There is now huge potential to deliver new forms of service through automation and machine learning – achieved through the connectivity offered by contemporary systems.
- Linking a hotel’s Wi-Fi system to their CRM platform to personalise the on-site internet experience and give loyal customers super speedy broadband.
- Developing the ability to reward loyalty without a complex and expensive loyalty scheme or the need to involve senior staff in approval of discounts or upgrades.
- Taking the typical lobby screen and allowing it to serve real-time offers based on actual availability, demand curves, current weather and more as well as pushing distressed inventory without effort.
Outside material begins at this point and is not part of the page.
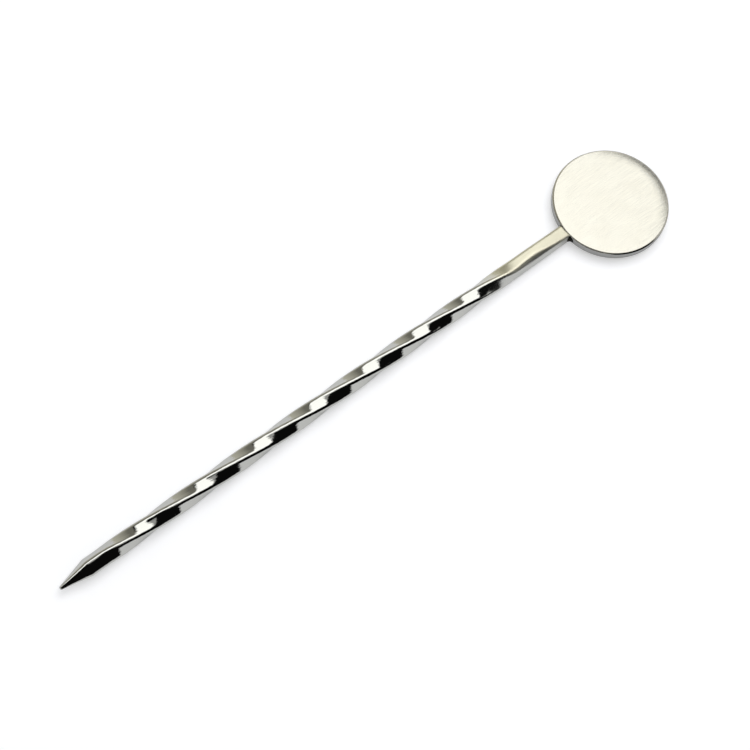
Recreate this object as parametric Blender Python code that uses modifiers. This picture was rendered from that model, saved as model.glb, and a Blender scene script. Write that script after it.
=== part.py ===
"""A cocktail pick: a twisted square bar with a ground point, pegged and brazed into the rim of a round disc.

Units are metres and +Z is up. The pick lies flat along X with its point towards -X, and the origin is at the
centre of the underside of its bounding box. The disc's faces look up and down.
"""

import math

import bmesh
import bpy

# Round head disc, blanked from sheet
DISC_DIAMETER = 0.018
DISC_THICKNESS = 0.0016
DISC_EDGE_ROUND = 0.00015

# Square bar of the stem, with a straight neck, a twisted length, a short straight end and a ground point
BAR_WIDTH = 0.0024
BAR_EDGE_ROUND = 0.0006
NECK_LENGTH = 0.0076
TWISTED_LENGTH = 0.0755
STRAIGHT_END_LENGTH = 0.0037
POINT_LENGTH = 0.005
TIP_WIDTH = 0.00045
QUARTER_TURN_LENGTH = 0.0099
TWIST_FADE = 0.0015
TWIST_END_FADE = 0.001
NECK_TURN = math.radians(8.5)

# The bar is set a little to the left of the disc's centre
BAR_OFFSET = 0.0003

# The neck is pressed thinner towards the disc, so that it runs flush into the disc's two faces
PRESSED_LENGTH = 0.006

# Peg turned on the bar's end, and the blind bore that holds it in the rim
PEG_DIAMETER = 0.0008
PEG_LENGTH = 0.003
BORE_CLEARANCE = 0.0001
BORE_END_CLEARANCE = 0.0003

# Silver braze between the bar's shoulder and the rim
JOINT_GAP = 0.0002
BRAZE_CLEARANCE = 0.00004
BRAZE_FILLET = 0.0005
BRAZE_RECESS = 0.00012

# Fineness of the round and twisted surfaces
DISC_SIDES = 96
PEG_SIDES = 24
CORNER_STEPS = 4
EDGE_ROUND_STEPS = 2
TWIST_STEPS_PER_QUARTER = 10
FILLET_STEPS = 6

DISC_RADIUS = DISC_DIAMETER / 2
PEG_RADIUS = PEG_DIAMETER / 2
BORE_RADIUS = PEG_RADIUS + BORE_CLEARANCE
SHOULDER_X = -DISC_RADIUS - JOINT_GAP
STEM_LENGTH = NECK_LENGTH + TWISTED_LENGTH + STRAIGHT_END_LENGTH + POINT_LENGTH
TIP_X = SHOULDER_X - STEM_LENGTH
CORNER_REACH = (BAR_WIDTH / 2 - BAR_EDGE_ROUND) * math.sqrt(2) + BAR_EDGE_ROUND
WELD_DISTANCE = 1e-6


def clear_scene():
    for old in list(bpy.data.objects):
        bpy.data.objects.remove(old, do_unlink=True)


def new_collection(name):
    collection = bpy.data.collections.new(name)
    bpy.context.scene.collection.children.link(collection)
    return collection


def metal(name, colour, roughness):
    material = bpy.data.materials.new(name)
    material.use_nodes = True
    shader = material.node_tree.nodes["Principled BSDF"]
    shader.inputs["Base Color"].default_value = (*colour, 1.0)
    shader.inputs["Metallic"].default_value = 1.0
    shader.inputs["Roughness"].default_value = roughness
    return material


def add_object(name, data, collection, parent):
    thing = bpy.data.objects.new(name, data)
    collection.objects.link(thing)
    thing.parent = parent
    return thing


def add_cutter(name, data, cutters, parent):
    cutter = add_object(name, data, cutters, parent)
    cutter.hide_render = True
    cutter.display_type = "WIRE"
    return cutter


def cylinder_mesh(name, radius, length, sides):
    """A capped cylinder along Z, centred on its middle."""
    mesh = bpy.data.meshes.new(name)
    shape = bmesh.new()
    bmesh.ops.create_cone(
        shape, cap_ends=True, segments=sides, radius1=radius, radius2=radius, depth=length
    )
    shape.to_mesh(mesh)
    shape.free()
    return mesh


def boolean(thing, other, operation):
    modifier = thing.modifiers.new(operation.lower() + "_" + other.name, "BOOLEAN")
    modifier.operation = operation
    modifier.object = other


def shade(thing):
    thing.data.shade_smooth()
    thing.data.set_sharp_from_angle(angle=math.radians(30))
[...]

It’s this very path to innovation that has the potential to finally free the hotelier’s reliance on the OTA and bring their market share down more in alignment with the airline industry, where direct brand purchases still make up almost 60% of sales. And to suggest that the transition from desktop to mobile could throw this all into jeopardy is to tell just one side of the story.
With so many expert systems and technologies available at prices that no longer cripple, hoteliers are increasingly building a technology-driven hotel business. And as these systems are connected and made accessible, the opportunities to drive greater revenue, improve efficiencies, deliver better service and change the entire marketing proposition are tangible and excitingly achievable.
Any fear of change needs to be swapped for the fear of being left behind. Technology continues to evolve ever faster. If you can’t keep up, find a technology partner who understands your world to help you stay ahead.
In the future, when everybody’s lives are in the cloud, the savvy hotelier will be using tech to make their hotel feel like home. The in-room entertainment will be what the customer likes and their dietary requirements will be understood – all without adding mountains of cost or complexity. The future is not far away. But it starts with a more connected hotel world.